Wichtig ist hier eine klar definierte, objektive Durchführung mit einer (möglichst) objektiven Messung/Beobachtung. Erwartete Effekte (z.B. Lerngewinne) oder Nutzungsverhalten (z.B. Lernzeit) müssen vorher spezifiziert werden. Die Kriterien dürfen nicht nach der Messung verändert werden („Eigentlich sind 90 Sekunden auf unserer Website ja doch ziemlich lang …“).

Gerade wenn es um digitale Medien geht bieten sich Logfiles als Datenquelle an, ergänzt z.B. durch Fragebögen oder Verhaltensbeobachtungen. Da die Messung/Beobachtung selbst das Verhalten beeinflusst („Hawthorne-Effekt„) sind gerade längerfristige Nutzungen mit Logfiles sehr zu empfehlen.

Bei allen Beobachtungen und Expertenbewertungen — die Urteile dürfen nicht von Personen mit Interessenskonflikt durchgeführt werden. Sie sollten von mehreren Personen unabhängig voneinander durchgeführt werden. Über die Beobachterübereinstimmung erhält man zumindest etwas Informationen über die Qualität der Urteile.

Gibt es gutes Material oder gute Szenarien für die Evaluation?

Ein oft vernachlässigter Punkt ist die konkrete Aufgabe oder das Material, mit denen die Personen bei der Evaluation arbeiten. Es muss für die Zielgruppe passend sein (Sinn machen) und die Aufgabe darf weder zu leicht noch zu schwer sein.

Was ist mit kurz- und langfristigen Effekten?

Ein Hauptproblem gerade bei Evaluationen von innovativen Produkten ist der Neuheitseffekt. Für die Teilnehmer/innen ist das Produkt neu und oft „cool“. Das mag optimistisch für den späteren Erfolg stimmen, stört aber die Evaluation. Zumindest wenn das Produkt auch eingesetzt werden soll, wenn der „Wow-Effekt“ vorbei ist.
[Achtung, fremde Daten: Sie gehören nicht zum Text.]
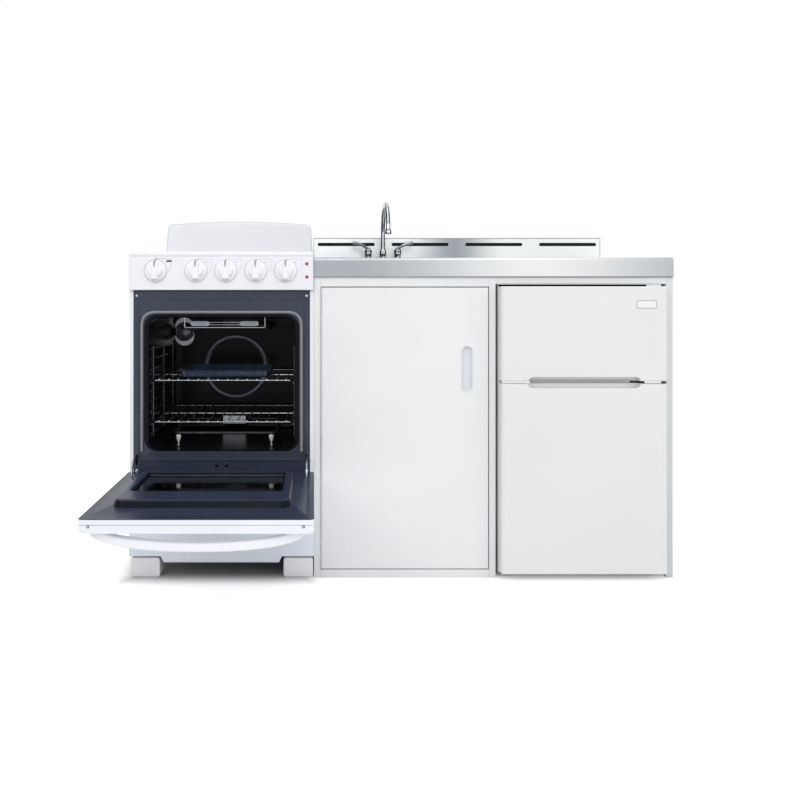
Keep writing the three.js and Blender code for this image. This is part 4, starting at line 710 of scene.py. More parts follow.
RACK_HALF, RACK_NEAR, RACK_FAR = 198.9, 26.6, 421.4
WIRE_NEAR, WIRE_FAR, WIRE_PITCH, WIRES = 25.2, 422.8, 28, 14
WELD_NEAR, WELD_FAR = 24.1, 27

# The racks' chrome is a darker copy of the bright chrome, which is painted shade, and the weld
# beads are near white, which is a painted glint on each wire's bent end.
rack_chrome_shaded = plated("rack_chrome_shaded", "92959B", "44484F", 0.24, 0.6)
weld_glint = coated("weld_glint", "F0F1F3", "E6E8EB", 0.3, relief=0.02, Metallic=0.2)
for name, height in RACK_HEIGHTS.items():
    loop = [(MIDDLE, RACK_NEAR), (MIDDLE - RACK_HALF, RACK_NEAR), (MIDDLE - RACK_HALF, RACK_FAR),
            (MIDDLE + RACK_HALF, RACK_FAR), (MIDDLE + RACK_HALF, RACK_NEAR), (MIDDLE, RACK_NEAR)]
    middle_y = (RACK_NEAR + RACK_FAR) / 2
    cross = [(MIDDLE - RACK_HALF, middle_y), (MIDDLE + RACK_HALF, middle_y)]
    wires = [tube("loop", bent(level(loop, height), 9)[:-1], 2.2, 12, True),
             tube("cross", level(cross, height - 0.4), 2.2, 10)]
    welds = []
    for i in range(WIRES):
        x = MIDDLE + (i - (WIRES - 1) / 2) * WIRE_PITCH
        run = [(x, WIRE_NEAR, height - 0.8), (x, WIRE_NEAR, height + 2.8),
               (x, WIRE_FAR, height + 2.8), (x, WIRE_FAR, height - 0.8)]
        wires.append(tube("wire", bent(run, 2.4, 3), 1.45, 8))
        bead = [(x, WELD_NEAR, height + 1.6), (x, WELD_FAR, height + 2.2)]
        welds.append(tube("weld", bead, 2, 8))
    body = f"{name}_body"
    dress(merged(f"{name}_wires", *wires), rack_chrome_shaded, "chrome", name, body=body)
    dress(merged(f"{name}_welds", *welds), weld_glint, "chrome", body=body)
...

Andernfalls endet ihr Produkt wie der Hund zu Weihnachten.

Eine längerfristige Beobachtung der Nutzung kann hier hilfreich sein. Sie hat auch einen weiteren positiven Effekt. In einigen Fällen kann es zunächst zu einer Verschlechterung der Leistung oder des Wohlbefindens kommen — insbesondere dann, wenn bestehende Handlungsmuster aufgebrochen werden und die bisherige Automatisierung nicht mehr greift. Bewusst anders ausgeführt können Handlungen zunächst länger dauern. Später können sich die Handlungen dann aber auf einem höheren Niveau einpendeln. Kurzfristige Messungen können diese Entwicklung nicht abbilden.

Wie können die Ergebnisse zur Vergleichbarkeit verortet werden?

Zwar liefern quantitative Daten wunderschöne Diagramme und Ergebnisse („Einfachheit der Bedienung lag bei 7,34 auf einer Skala von 1 bis 10“), das allein sagt allerdings noch nicht viel aus. Die Frage ist hier, wo vergleichbare Produkte liegen und ob der Unterschied bedeutsam ist.

Was ist mit den Sachen, die nicht erreicht werden sollten?

Häufig tendiert man dazu nur die gewünschten Effekte im Blick zu haben. Aber ein Produkt kann vielfältige Effekte haben. Sie werden (vermutlich) kein digitales DDT entwickelt haben, aber es lohnt sich kritisch nach negativen Effekten Ausschau zu halten. Auch wenn es das Letzte ist, wonach man suchen will, es ist das schlauste Vorgehen. Wenn man selbst die Effekte nicht findet, werden es andere machen. Und damit gerät man in die Defensive und verspielt die Zeit, diese negativen Effekte bewusst anzugehen und auszuschalten (oder zumindest zu minimieren).

Was ist mit rechtlichen und ethischen Aspekten?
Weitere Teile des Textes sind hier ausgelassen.